The Democratic Alliance (DA) has asked the Special Investigative Unit (SIU) to investigate the theft of a 100-metre-long copper pipe from the Robert Mangaliso Sobukwe hospital in Kimberley. This comes after the Northern Cape Health Department failed to open a criminal charge of theft, demonstrating zero political will to combat corruption within the provincial health sector.
The theft occurred more than five months ago, with parts of the province’s only tertiary facility still without hot water as a result.
Based on a parliamentary reply, it is suspected that the thieves pretended to be contractors and cut the pipe into pieces, to remove it as rubble. The incident was reported to provincial security, who met with facility management, and remains under internal investigation.
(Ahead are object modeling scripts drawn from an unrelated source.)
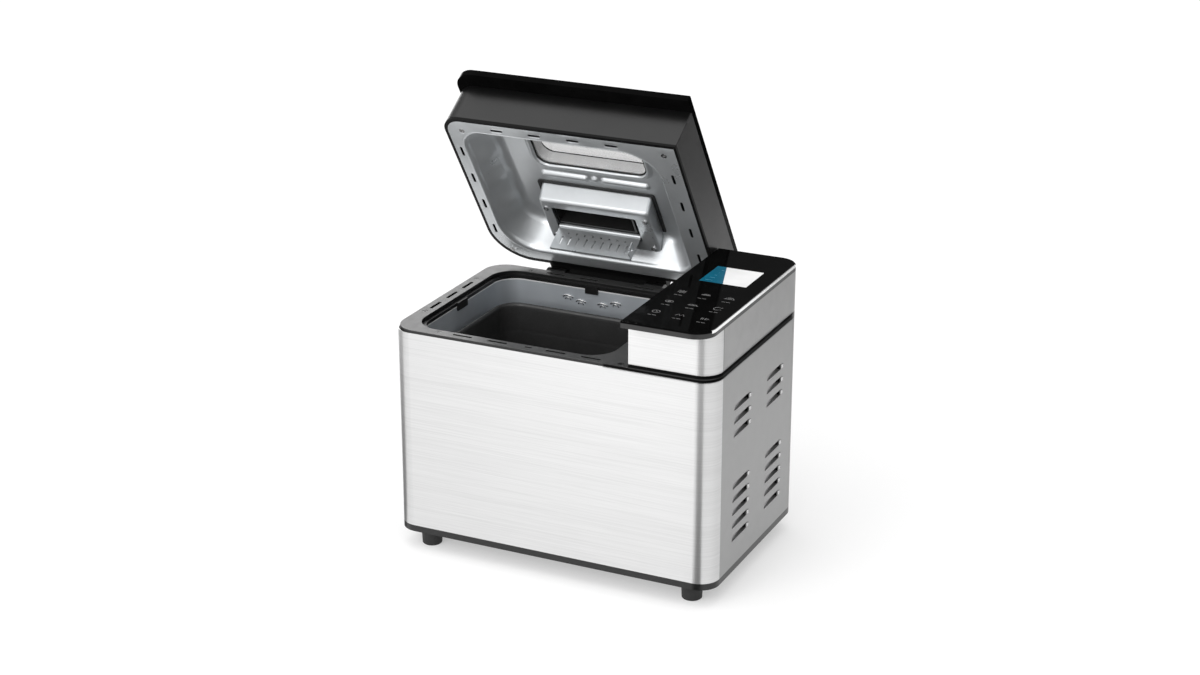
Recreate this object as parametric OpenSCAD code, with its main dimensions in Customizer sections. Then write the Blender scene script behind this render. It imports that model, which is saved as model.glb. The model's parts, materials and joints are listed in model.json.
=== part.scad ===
// Bread machine with a side control panel, a hinged lid with an automatic
// dispenser, a lift-out baking pan and a belt-driven kneading paddle.
// Frame: origin on the floor at the centre of the footprint, +X to the
// control panel, +Y to the hinges, +Z up. The lid is drawn shut and then
// turned to its open rest position about the hinge pin.

/* [Body] */
// Width of the body
body_w = 360; // [350:5:370]
// Depth of the body
body_d = 230; // [226:1:236]
// Radius of the upright corners
corner_r = 21; // [16:1:24]
// Height of the feet
foot_h = 20; // [16:1:22]
// Top of the steel skin
skin_top = 243; // [240:1:246]
// Thickness of the steel sheets
sheet = 1; // [0.8:0.1:1.2]
// Number of louvres in the upper row of a side panel
upper_louvres = 3; // [1:1:3]
// Number of louvres in the lower row of a side panel
lower_louvres = 5; // [1:1:5]

/* [Control panel] */
// Left edge of the control housing
housing_x = 88; // [86:1:92]
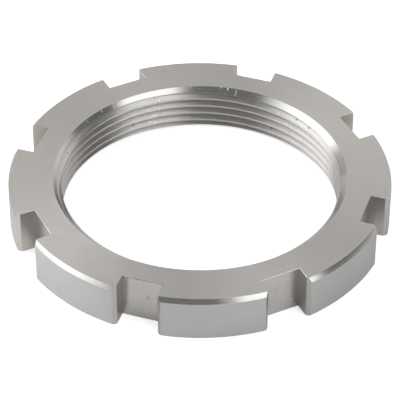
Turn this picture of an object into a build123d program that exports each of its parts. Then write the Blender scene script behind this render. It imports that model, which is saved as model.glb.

The pipe was in a restricted area, for which the key is reportedly kept in the workshop to ensure proper control. This points to serious security and access control breaches, and potential insider involvement. It is therefore incomprehensible as to why the department has chosen not to involve law enforcement in this matter, unless it is willfully protecting certain individuals or contractors.
Currently the nation is gripped by the Tembisa hospital saga, where unrestricted looting of state resources collapsed an entire hospital. Unfortunately, this is not an isolated incident, and it is not unique to Gauteng, and must serve as a wake-up call to the Northern Cape.
The plundering of copper pipe, at a busy tertiary hospital, in an area protected under lock and key, at a facility protected by security guards, is a massive red flag, and must be treated as a priority.
The DA has submitted available information on the incident to the SIU, with a request that it be urgently investigated.
Corruption and gross financial mismanagement have already brought provincial health care to its knees. We will not sit back and watch as public health care in the Northern Cape is further pillaged in broad daylight, by self-seeking and connected syndicates who are robbing the sick of health care, at the expense of connected cadres who are getting rich off critical hospital infrastructure.